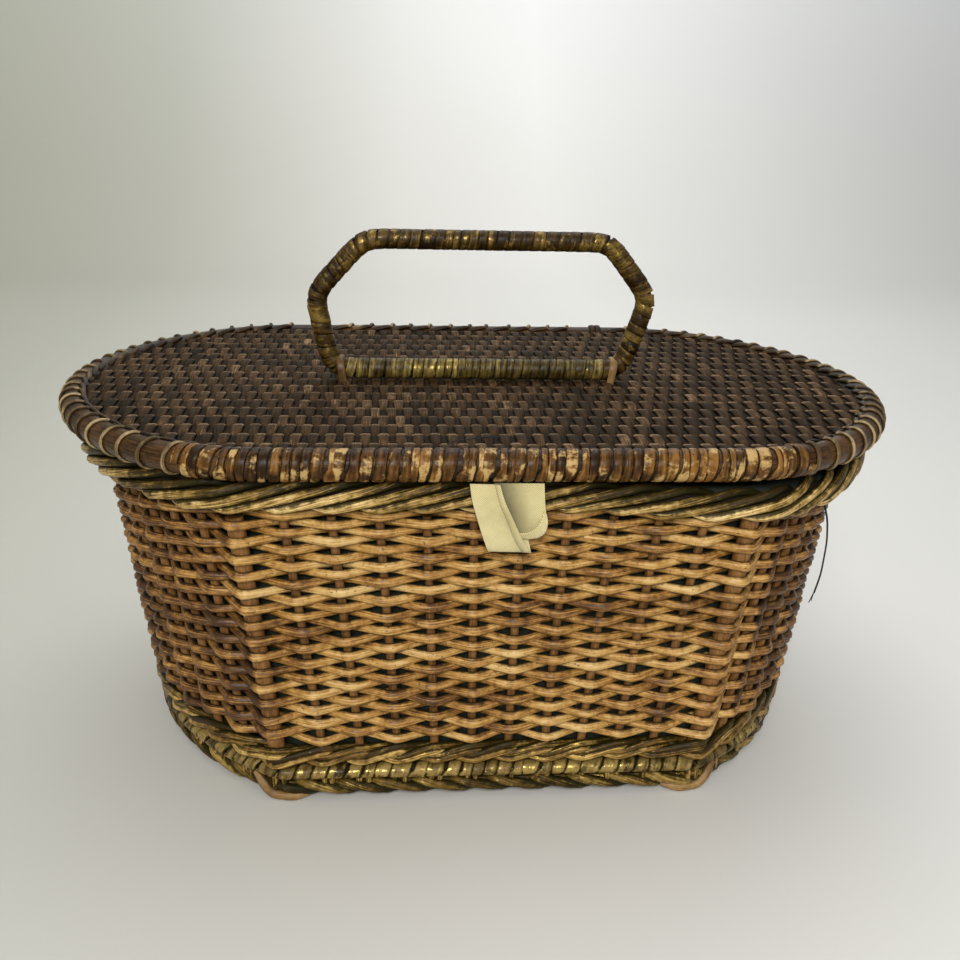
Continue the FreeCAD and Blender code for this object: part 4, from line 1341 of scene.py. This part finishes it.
def backdrop():
    """Pale floor that curves up into a wall behind the basket."""
    bend, wall_y, half_width, height = 0.5, 1.5, 3.0, 2.6
    profile = [(-2.5, 0.0), (-0.8, 0.0), (0.3, 0.0)]
    for step in range(13):
        angle = math.radians(7.5 * step)
        profile.append((wall_y - bend + bend * math.sin(angle), bend - bend * math.cos(angle)))
    profile.append((wall_y, height))
    points = [(x, y, z) for x in (-half_width, half_width) for y, z in profile]
    count = len(profile)
    faces = [(k, k + count, k + count + 1, k + 1) for k in range(count - 1)]
    mesh = bpy.data.meshes.new("backdrop")
    mesh.from_pydata(points, [], faces)
    mesh.shade_smooth()
    mesh.materials.append(stage_material())
    new_object("backdrop", mesh)


def area_light(name, place, target, size, power, colour=(1, 1, 1)):
    data = bpy.data.lights.new(name, "AREA")
    data.shape = "RECTANGLE"
    data.size, data.size_y = size
    data.energy = power
    data.color = colour
    light = new_object(name, data)
    light.location = place
    light.rotation_euler = (Vector(target) - Vector(place)).to_track_quat("-Z", "Y").to_euler()


def camera():
    yaw, dip, roll = map(math.radians, (CAMERA_YAW, CAMERA_DIP, CAMERA_ROLL))
    aim = Vector((math.sin(yaw) * math.cos(dip), math.cos(yaw) * math.cos(dip), -math.sin(dip)))
    data = bpy.data.cameras.new("camera")
    data.lens = CAMERA_LENS
    data.sensor_width = 36
    data.clip_start = 0.01
    made = new_object("camera", data)
    made.location = Vector(CAMERA_PLACE) * MM
    made.rotation_mode = "QUATERNION"
    made.rotation_quaternion = aim.to_track_quat("-Z", "Y") @ Quaternion((0, 0, 1), roll)
    bpy.context.scene.camera = made


backdrop()
area_light("window", (-0.2, -1.5, 1.0), (0, 0, 0.07), (0.6, 0.6), 26, (1.0, 0.985, 0.95))
area_light("overhead", (-0.1, 0.35, 1.35), (0, 0.0, 0.1), (1.6, 0.9), 6, (0.97, 0.99, 1.0))
area_light("backdrop_light", (0.1, 0.85, 1.5), (0.1, 1.5, 0.6), (1.6, 0.4), 11, (0.98, 0.99, 1.0))
world = bpy.data.worlds.new("soft_room")
world.use_nodes = True
sky = world.node_tree.nodes["Background"]
sky.inputs[0].default_value = (0.95, 0.97, 1.0, 1)
sky.inputs[1].default_value = 0.42
bpy.context.scene.world = world
bpy.context.scene.view_settings.view_transform = "Standard"
camera()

● ● ● ● ● ● ●

__Challenge__: Identify the lines that hold the word "scene". Copy every one of them.

__Solution to this task__:
Continue the FreeCAD and Blender code for this object: part 4, from line 1341 of scene.py. This part finishes it.
    bpy.context.scene.camera = made
bpy.context.scene.world = world
bpy.context.scene.view_settings.view_transform = "Standard"